Stanisław Leopold Kronenberg (12 December 1846 in Warsaw - 4 April 1894 in Warsaw), was a Polish financier.

==Life==
He was born the son of banker and railroad tycoon Leopold Stanisław Kronenberg (1812-1878) and his wife Ernestine Rozalia Leo (1827-1893), the daughter of Leopold Augustus Leo. Both parents came from Jewish families which had converted to Protestantism—the Kronenbergs, to Calvinism.

He had five siblings: Władysław Edward, Baron Leopold Julian Kronenberg (1849–1937), Tekla Julia Kronenberg, Marie Roze Kronenberg, and Roze Marie Karoline Kronenberg.

After graduating from gymnasium, he went to France.
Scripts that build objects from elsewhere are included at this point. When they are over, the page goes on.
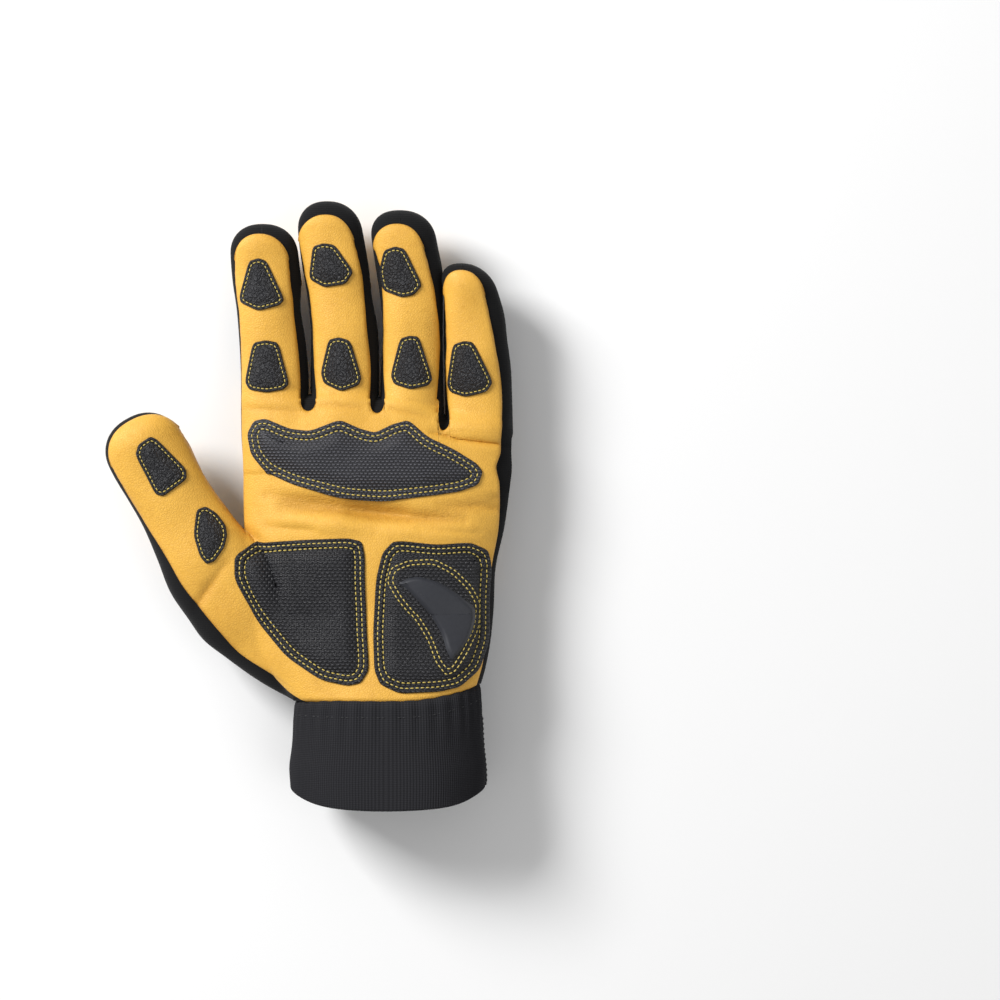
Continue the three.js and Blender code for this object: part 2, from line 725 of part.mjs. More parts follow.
// Three humps under the fingers, then the straighter lower edge
const ridgeRows = [
  { across: -0.929, along: 0.92 },
  { across: -0.881, along: 0.965 },
  { across: -0.801, along: 0.973 },
  { across: -0.622, along: 0.936 },
  { across: -0.471, along: 0.928 },
  { across: -0.26, along: 0.968 },
  { across: -0.11, along: 0.936 },
  { across: 0.0, along: 0.922 },
  { across: 0.13, along: 0.952 },
  { across: 0.24, along: 0.967 },
  { across: 0.381, along: 0.905 },
  { across: 0.58, along: 0.862 },
  { across: 0.729, along: 0.82 },
  { across: 0.697, along: 0.755 },
  { across: 0.41, along: 0.706 },
  { across: 0.085, along: 0.69 },
  { across: -0.244, along: 0.7 },
  { across: -0.614, along: 0.745 },
  { across: -0.877, along: 0.8 },
];
const thenarRows = [
  { across: -0.895, along: 0.53 },
  { across: -0.546, along: 0.548 },
  { across: -0.188, along: 0.556 },
  { across: -0.065, along: 0.52 },
  { across: -0.034, along: 0.42 },
  { across: -0.07, along: 0.24 },
  { across: -0.151, along: 0.1 },
  { across: -0.296, along: 0.052 },
  { across: -0.57, along: 0.07 },
  { across: -0.793, along: 0.155 },
  { across: -0.986, along: 0.3 },
  { across: -1.071, along: 0.42 },
  { across: -1.035, along: 0.5 },
];
const heelRows = [
  { across: 0.138, along: 0.52 },
  { across: 0.236, along: 0.548 },
  { across: 0.495, along: 0.536 },
  { across: 0.768, along: 0.542 },
  { across: 0.93, along: 0.49 },
  { across: 0.938, along: 0.37 },
  { across: 0.956, along: 0.21 },
  { across: 0.875, along: 0.1 },
  { across: 0.541, along: 0.042 },
  { across: 0.155, along: 0.034 },
  { across: -0.038, along: 0.075 },
  { across: 0.035, along: 0.24 },
  { across: 0.09, along: 0.42 },
];

function paddedPiece(rows, samples) {
  const outline = smoothOutline(rows.map(handPoint), samples);
  const border = padBase.intersect(prism(outline, palmHeight, HIGH));
  const field = padField.intersect(prism(insetOutline(outline, padBorder), palmHeight, HIGH));
  return border.add(field);
}

addPiece('palm_ridge_pad', paddedPiece(ridgeRows, 44), gripSheet);
addPiece('thenar_pad', paddedPiece(thenarRows, 32), gripSheet);
addPiece('hypothenar_pad', paddedPiece(heelRows, 32), gripSheet);

// Smooth rubber on the heel pad, a curved blade
const rubberRows = [
  { across: 0.227, along: 0.415 },
  { across: 0.391, along: 0.428 },
  { across: 0.555, along: 0.408 },
  { across: 0.813, along: 0.33 },
  { across: 0.8, along: 0.24 },
  { across: 0.641, along: 0.145 },
  { across: 0.568, along: 0.21 },
  { across: 0.456, along: 0.3 },
  { across: 0.291, along: 0.375 },
];
const rubberSeat = 2 * seamGap + padHeight + padFieldHeight;
const rubberSkin = handForm(rubberSeat + rubberHeight).subtract(handForm(rubberSeat));
const rubberOutline = smoothOutline(rubberRows.map(handPoint), 22);
addPiece('heel_rubber', rubberSkin.intersect(prism(rubberOutline, palmHeight, HIGH)), smoothRubber);

// Finger pads: a rounded trapezoid, narrow towards the tip. Shares of the pad's width and length.
const fingerPadRows = [
  { across: -0.24, along: 0.5 },
  { across: 0.24, along: 0.5 },
  { across: 0.5, along: -0.2 },
  { across: 0.42, along: -0.4 },
  { across: 0.02, along: -0.5 },
  { across: -0.44, along: -0.38 },
  { across: -0.48, along: -0.2 },
];
const fingerPadSkin = handForm(seamGap + fingerPadHeight).subtract(padSeat);

// placeAt gives the plane point for a distance along the finger or thumb and to its side
function fingerPad(name, placeAt, middleAlong, middleSide) {
  const points = fingerPadRows.map((row) => placeAt(
    middleAlong + row.along * fingerPadLength, middleSide + row.across * fingerPadWidth));
  const outline = smoothOutline(points, 16, 0.35);
  addPiece(name, fingerPadSkin.intersect(prism(outline, palmHeight, HIGH)), gripSheet);
}

// Pad middles on each finger, as shares of its width to the side and of its length from the web
const fingerPads = [
  { kind: 'tip_pad', finger: indexFinger, side: -0.038, along: 0.665 },
  { kind: 'tip_pad', finger: middleFinger, side: -0.023, along: 0.689 },
  { kind: 'tip_pad', finger: ringFinger, side: -0.075, along: 0.672 },
  { kind: 'mid_pad', finger: indexFinger, side: -0.053, along: 0.229 },
  { kind: 'mid_pad', finger: middleFinger, side: -0.023, along: 0.216 },
  { kind: 'mid_pad', finger: ringFinger, side: 0, along: 0.231 },
  { kind: 'mid_pad', finger: littleFinger, side: -0.09, along: 0.364 },
];
for (const { kind, finger, side, along } of fingerPads) {
  const place = (distance, across) => {
    const y = finger.webY + distance;
    return [fingerSection(finger, y).x + across, y];
  };
  fingerPad(`${kind}_${finger.name}`, place, along * finger.length, side * finger.width);
}
fingerPad('thumb_tip_pad', thumbPoint, 0.8 * thumbLength, 0.074 * thumbWidth);
fingerPad('thumb_lower_pad', thumbPoint, 0.505 * thumbLength, 0.19 * thumbWidth);

// Wrist strap: from the little finger side round the back of the cuff to a rounded tongue
const strapMiddleY = strapHem + strapWidth / 2 - cuffLength;
const strapTipX = cuffOffset + cuffWidth / 2 - strapTongueLength;
const roundingShare = 0.42;
const TONGUE_STEPS = 8;
function tongue(tipX, width, flare, farX) {
  const points = [[farX, strapMiddleY - width / 2], [farX, strapMiddleY + width / 2 + flare]];
  for (let step = 0; step <= TONGUE_STEPS; step += 1) {
    const turn = Math.PI / 2 + (Math.PI * step) / TONGUE_STEPS;
    const x = tipX + width * roundingShare * (1 + Math.cos(turn));
    points.push([x, strapMiddleY + (width / 2) * Math.sin(turn)]);
  }
  return points;
}
const strapSeat = cuffForm(seamGap, 2 * strapFlare);
const strapSkin = cuffForm(seamGap + strapThickness, strapFlare).subtract(strapSeat);
const strapOutline = tongue(strapTipX, strapWidth, strapFlare, cuffOffset + cuffWidth);
const strapHigh = cuffHeight - strapThickness;
addPiece('wrist_strap', strapSkin.intersect(prism(strapOutline, LOW, strapHigh)), elastic);

// Rubber tab on the strap, inside its margins
const tabSeat = cuffForm(2 * seamGap + strapThickness, 2 * strapFlare);
const tabSkin = cuffForm(2 * seamGap + strapThickness + tabThickness, strapFlare).subtract(tabSeat);
const tabTipX = strapTipX + tabEndMargin;
const tabOutline = tongue(tabTipX, strapWidth - 2 * tabMargin, 0, tabTipX + tabLength);
const tabHigh = strapHigh - tabMargin;
addPiece('strap_tab', tabSkin.intersect(prism(tabOutline, LOW, tabHigh)), smoothRubber);

// Stand the glove over its own middle, resting on the ground
const bounds = new THREE.Box3().setFromObject(glove);
const middle = bounds.getCenter(new THREE.Vector3());
glove.position.set(-middle.x, -middle.y, -bounds.min.z);

export default glove;
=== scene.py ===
from functools import partial

import bmesh
import bpy
import numpy as np
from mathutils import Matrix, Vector


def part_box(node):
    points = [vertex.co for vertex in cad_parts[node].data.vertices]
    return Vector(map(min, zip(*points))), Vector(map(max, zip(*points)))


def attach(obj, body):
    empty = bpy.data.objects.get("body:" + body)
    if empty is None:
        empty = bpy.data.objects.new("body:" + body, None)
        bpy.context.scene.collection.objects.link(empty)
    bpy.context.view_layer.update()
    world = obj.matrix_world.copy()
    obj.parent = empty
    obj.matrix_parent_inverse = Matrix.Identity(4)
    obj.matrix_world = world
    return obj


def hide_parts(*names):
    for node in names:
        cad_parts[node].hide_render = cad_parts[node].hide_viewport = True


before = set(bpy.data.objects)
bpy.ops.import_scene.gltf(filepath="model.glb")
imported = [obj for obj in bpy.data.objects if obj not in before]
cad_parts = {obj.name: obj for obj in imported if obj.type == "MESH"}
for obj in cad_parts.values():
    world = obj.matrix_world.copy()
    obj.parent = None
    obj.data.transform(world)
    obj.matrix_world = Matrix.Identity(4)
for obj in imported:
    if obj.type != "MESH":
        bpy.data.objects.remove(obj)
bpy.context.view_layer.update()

# Studio: a pale matt floor, a large soft lamp overhead to the upper left, a weaker one opposite and
# light grey surroundings. The camera looks straight down on the palm through a long lens, over the
# middle of a picture in which the glove fills the left half.
picture_width = 0.4
picture_middle = (0.0757, 0.0018)
glove_middle_height = 0.025
lens_length = 120
film_width = 36


def add_node(tree, kind, values=None, **settings):
    """A shader node with its settings, its inputs set to values or linked to other nodes' outputs."""
    new = tree.nodes.new(kind)
    for key, value in settings.items():
        setattr(new, key, value)
    for key, value in (values or {}).items():
        plug(tree, new.inputs[key], value)
    return new


def plug(tree, socket, value):
    """Set an input to a value, or link another node's output to it."""
    if isinstance(value, bpy.types.NodeSocket):
        tree.links.new(value, socket)
    else:
        socket.default_value = value


def object_place(tree):
    """The Object coordinates, in which every pattern is laid out."""
    return add_node(tree, "ShaderNodeTexCoord").outputs["Object"]


def noise(tree, place, scale, detail, distortion=0.0):
    """A Noise Texture's factor."""
    values = {"Vector": place, "Scale": scale, "Detail": detail, "Distortion": distortion}
    return add_node(tree, "ShaderNodeTexNoise", values).outputs["Fac"]


def new_material(name):
    """An empty node material with a Principled shader, and its node tree."""
    material = bpy.data.materials.new(name)
    material.use_nodes = True
    return material, material.node_tree


def finish_surface(material, tone, low, high, values, height=None, bump=0.0):
    """Colour between two by the tone, relief by the height, and the shader's other inputs."""
    tree = material.node_tree
    shader = tree.nodes["Principled BSDF"]
    tint = add_node(tree, "ShaderNodeMix", {"Factor": tone, "A": low, "B": high}, data_type="RGBA")
    plug(tree, shader.inputs["Base Color"], tint.outputs["Result"])
    if height is not None:
        relief = add_node(tree, "ShaderNodeBump", {"Height": height, "Distance": bump})
        plug(tree, shader.inputs["Normal"], relief.outputs[0])
    for label, value in values.items():
        plug(tree, shader.inputs[label], value)
    return material


def flecked_material(name, low, high, scale, detail, roughness, bump=None):
    """A plain material with fine flecks of a second tone, and maybe relief from the same noise."""
    material, tree = new_material(name)
    flecks = noise(tree, object_place(tree), scale, detail)
    height = None if bump is None else flecks
    return finish_surface(material, flecks, low, high, {"Roughness": roughness}, height, bump)


floor_material = flecked_material("studio_floor", (0.86, 0.86, 0.86, 1), (0.89, 0.89, 0.89, 1), 3.0, 3.0, 0.9)
floor_half = 4.0
floor_mesh = bpy.data.meshes.new("floor")
floor_mesh.from_pydata([(-floor_half, -floor_half, 0), (floor_half, -floor_half, 0),
                        (floor_half, floor_half, 0), (-floor_half, floor_half, 0)], [], [(0, 1, 2, 3)])
floor = bpy.data.objects.new("floor", floor_mesh)
floor.data.materials.append(floor_material)
bpy.context.collection.objects.link(floor)

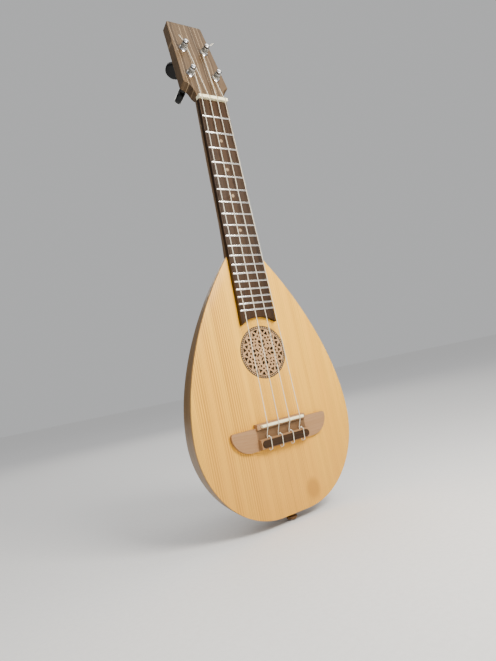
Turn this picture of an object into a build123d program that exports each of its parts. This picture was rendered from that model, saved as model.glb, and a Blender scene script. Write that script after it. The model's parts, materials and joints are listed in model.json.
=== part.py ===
# Bowl-backed four-string mandolin, upright: neck up +Z, front faces -Y, origin in the end pin's head.
# Millimetres. Y_TOP is the front of the soundboard; the bowl hangs behind it towards +Y.

from build123d import *

import os
from math import atan, cos, hypot, radians, sin, tan

os.makedirs("parts", exist_ok=True)

# height of the tail above the middle of the end pin's head
Z_TAIL = 5.6

# strings and scale
SCALE = 380.0
Z_NUT = Z_TAIL + 479.0
Z_SADDLE = Z_NUT - SCALE
STRING_R = 0.4
NUT_X = [-15.7, -5.2, 5.2, 15.7]
SADDLE_X = [-22.1, -7.35, 7.35, 22.1]

# body: half outline as two cubic curves, bowl depth as a share of the half width
Y_TOP = -12.0
TOP_T = 2.5
Y_RIM = Y_TOP + TOP_T
Z_JOINT = Z_TAIL + 289.0
HALF_W = 103.5
Z_WIDE = Z_TAIL + 96.4
JOINT_W = 22.4
FLARE = 0.70
FLAT = 17.0
DEPTH = 0.85
RIB_T = 1.8
RIBS = 9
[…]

For two years he studied political economy and finance, and was granted at Paris the degree of Doctor of Philosophy. During the Franco-Prussian War he took part in the defense of Paris, retiring with the rank of lieutenant and the cross of the Legion of Honor.

Upon the death of his father in 1878, he returned to Warsaw, and assumed the management of his commercial and railroad interests. He was made president of the Tiraspol and Upper Vistula lines, director of the Vienna line, president of the Bank of Commerce, and director of various other commercial institutions; and was concerned in the publication of Gazeta Polska (The Polish Gazette), Nowiny (News, edited by Aleksander Świętochowski, then for a year by Bolesław Prus) and Biblioteka Umiejętności Prawnych. He was also active in the sugar industry.

He was married to Elizabeth Półtoracką, with whom he had a prenuptial legally recognized daughter Maria Anna, whose husband was Marie Jehan Bourrée Marc Philibert Comte de Corberon. He was buried beside his parents and other family members in the family vault at Protestant Reformed Cemetery in Warsaw.

==Literary works==
His writings on economy and finance, written in Polish, appeared in the "Economist".

He also wrote:

- "Campagne", 1870–71
- "Quelques Souvenirs et Appréciations d'ex-Officier d'Infanterie", Paris, 1871.